A Fourth-Order Accurate Compact Difference Scheme for Solving the Three-Dimensional Poisson Equation With Arbitrary Boundaries

Abstract

This paper presents an efficient high-order sharp-interface method for solving the three-dimensional (3D) Poisson equation with Dirichlet boundary conditions on a nonuniform Cartesian grid with irregular domain boundaries. The new approach is based on the combination of the fourth-order compact finite difference scheme and the preconditioned stabilized biconjugate-gradient (BiCGSTAB) method. Contrary to the original immersed interface method by LeVeque and Li [1], the new method does not require jump corrections, instead, the (regular) compact finite difference stencil is adjusted at the irregular grid points (in the vicinity of the interfaces of the immersed bodies) to obtain a solution that is sharp across the interface while keeping the fourth-order global accuracy. The contribution of the present work is the design of a fourth-order-accurate 3D Poisson solver whose accuracy and efficiency does not deteriorate in the presence of an immersed boundary. This is attributed to (i) the modification of the discrete operators near immersed boundaries does not lead to a wide grid stencil due to the compact nature of the discretization and (ii) a preconditioning technique whose efficiency and cost are independent of the complexity of the geometry and the presence or not of an immersed boundary.

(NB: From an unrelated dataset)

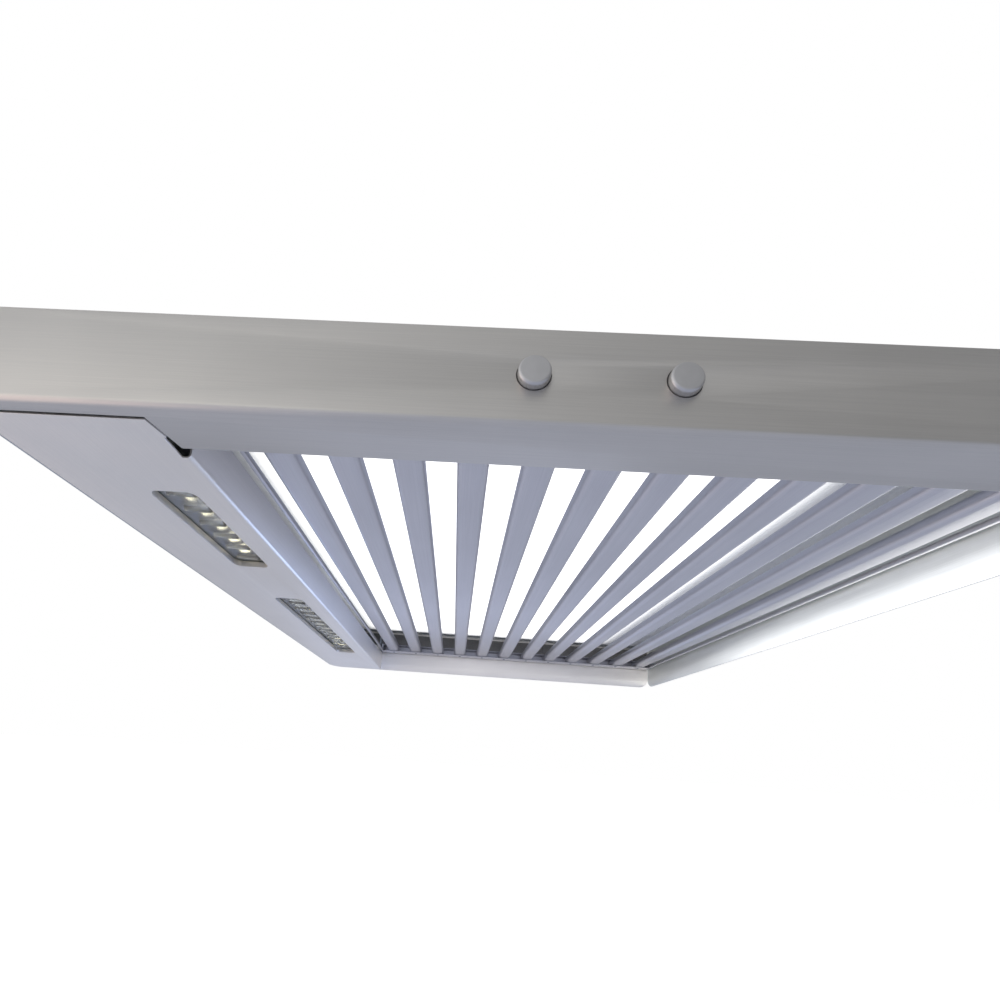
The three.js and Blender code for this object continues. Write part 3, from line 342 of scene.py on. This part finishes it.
front_finish = brushed_steel("stainless brushed along the width", "X", "#CBC7C0", roughness=0.44, depth=0.8)
fascia_low, fascia_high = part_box("fascia")
FRONT, RIM = fascia_low.y, fascia_low.z
fascia = start_piece("plane", "fascia_strip", (0, FRONT, (RIM + fascia_high.z) / 2),
                     (fascia_high.x - fascia_low.x, fascia_high.z - RIM, 1), (pi / 2, 0, 0), size=1)
bpy.ops.object.mode_set(mode="EDIT")
choose("EDGE", lambda co: co.z < RIM + HAIR)
bpy.ops.mesh.extrude_region_move(TRANSFORM_OT_translate={"value": (0, LIP, 0)})
choose("EDGE", lambda co: co.z < RIM + HAIR and co.y < FRONT + HAIR)
bpy.ops.mesh.bevel(offset=FOLD_RADIUS, segments=FOLD_STEPS, affect="EDGES")
bpy.ops.object.mode_set(mode="OBJECT")
apply_modifier(fascia, "SOLIDIFY", thickness=SHEET, offset=-1)
lamp_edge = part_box("lamp_panel")[1].x
notch = start_piece("cube", "notch_tool", (fascia_low.x, FRONT + LAMP_LEDGE + LIP / 2, RIM),
                    (2 * (lamp_edge - LAMP_SLANT - fascia_low.x), LIP, 4 * SHEET), size=1)
bpy.ops.object.mode_set(mode="EDIT")
choose("EDGE", lambda co: co.x > fascia_low.x and co.y > FRONT + LIP - HAIR)
bpy.ops.transform.translate(value=(LAMP_SLANT * LIP / (LIP - LAMP_LEDGE), 0, 0))
bpy.ops.object.mode_set(mode="OBJECT")
button_places = [(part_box(node)[0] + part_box(node)[1]) / 2 for node in ("button_fan", "button_light")]
holes = [
    start_piece("cylinder", "hole_tool", (place.x, FRONT, place.z), (1, 1, 1), (pi / 2, 0, 0),
                vertices=48, radius=BUTTON_HOLE, depth=6 * SHEET)
    for place in button_places
]
cut_with(fascia, notch, *holes)
ease_edges(fascia)
finish_piece(fascia, front_finish, "brushed_front", "root", "fascia")


# ---- Casing ----
# Plain folded plates: the slanted front, two ends, the back and the top. They are cut from sheet,
# deburred and riveted together. All are stainless but the top, which is zinc-coated.
def eased_copy(node, material, slot, width=EASED, segments=2):
    """A CAD node's piece as it comes from deburring: doubles merged, flats whole, edges eased."""
    bpy.ops.object.select_all(action="DESELECT")
    piece = bpy.data.objects.new(f"{node}_made", frame["nodes"][node].data.copy())
    bpy.context.scene.collection.objects.link(piece)
    piece.select_set(True)
    bpy.context.view_layer.objects.active = piece
    bpy.ops.object.mode_set(mode="EDIT")
    bpy.ops.mesh.select_all(action="SELECT")
    bpy.ops.mesh.remove_doubles(threshold=HAIR)
    bpy.ops.mesh.dissolve_limited(angle_limit=radians(1))
    bpy.ops.object.mode_set(mode="OBJECT")
    ease_edges(piece, width, segments)
    finish_piece(piece, material, slot, frame["nodes"][node]["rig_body"], node)
    return piece


def galvanised_steel(name="galvanised sheet"):
    """Zinc-coated sheet: frozen zinc leaves a spangle of 7 mm flakes, each a little lighter or darker and
    duller or glossier than the next, with a fine grain on top."""
    FLAKE, GRAIN = 7 * MM, 1.2 * MM
    material, tree, shader = new_material(name)
    place = add_node(tree, "ShaderNodeTexCoord").outputs["Object"]
    flakes = add_node(tree, "ShaderNodeTexVoronoi", {"Vector": place, "Scale": 1 / FLAKE, "Randomness": 1.0})
    shade = add_node(tree, "ShaderNodeSeparateColor", {"Color": flakes.outputs["Color"]})
    grain = add_node(tree, "ShaderNodeTexNoise", {"Vector": place, "Scale": 1 / GRAIN, "Detail": 3.0})
    tone = add_node(tree, "ShaderNodeValToRGB", {"Fac": shade.outputs["Red"]})
    tone.color_ramp.elements[0].color = linear("#A3A8AB")
    tone.color_ramp.elements[1].color = linear("#BFC3C5")
    gloss = add_node(tree, "ShaderNodeMapRange", {
        "Value": shade.outputs["Green"], "To Min": 0.38, "To Max": 0.56,
    })
    relief = add_node(tree, "ShaderNodeBump", {
        "Height": grain.outputs["Fac"], "Strength": 0.25, "Distance": 0.05 * MM,
    })
    tree.links.new(tone.outputs["Color"], shader.inputs["Base Color"])
    tree.links.new(gloss.outputs["Result"], shader.inputs["Roughness"])
    tree.links.new(relief.outputs["Normal"], shader.inputs["Normal"])
    shader.inputs["Metallic"].default_value = 0.85
    return material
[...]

The accuracy and computational efficiency of the proposed algorithm is demonstrated and validated over a range of problems including smooth and irregular boundaries. The test cases show that the new method is fourth-order accurate in the maximum norm whether an immersed boundary is present or not, on uniform or nonuniform grids. Furthermore, the efficiency of the preconditioned BiCGSTAB is demonstrated with regard to convergence rate and `extra' floating-point operation ($FLOP_{extra}$) which is due to the presence of immersed boundaries.